If we consider the history of the Stuarts do we not see that it was an absence of that submissive spirit, which sacrifices the will of the individual for the welfare of the many, which was the cause of the misfortunes of that unhappy race?

By obedience a child first receives some elementary ideas of law and the necessity of its recognition. A child not amenable to discipline is a disturbing element in society, a miniature Peer Gynt. Sooner or later he must learn that there are others in the world whose claims have to be considered. If trained to obey, he grows up with that knowledge. History teaches us that in the earlier stages of civilization, strict adherence to law is necessary for the development of morality, otherwise the disorderliness of life would leave no smooth places for the growth of virtue.

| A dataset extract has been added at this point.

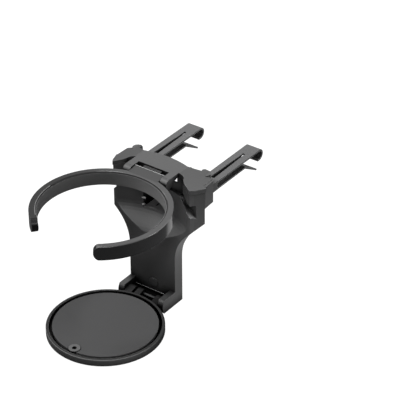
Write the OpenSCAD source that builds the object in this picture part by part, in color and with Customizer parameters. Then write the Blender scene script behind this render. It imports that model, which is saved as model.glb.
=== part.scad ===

Ultimately, law ceases to exist for the civilized man, for it has become a part of his nature. The German pscyhology, Brentrano, says: "Public laws, however much in the first instance established under the influence of lower motives, were yet preliminary conditions for the free unfolding of our noblest capacities." (The Origin of the Knowledge of Right and Wrong, by Franz Brentrano, translated by Cecil Hague (Constable).) The same holds good in domestic life if we believe the history of the race to be repeated in that of the individual.  People need preparation for self-government. We know that the Emancipation of the Slaves was not an unmixed blessing, either to themselves or to America at large, because they were not ready for the responsibilities thrust upon them.

Life is difficult, and we should not increase the child's difficulties by giving him too much freedom of choice in action. In home life, as in that of the State, discipline is a "preliminary condition for the free unfolding of our noblest capacities."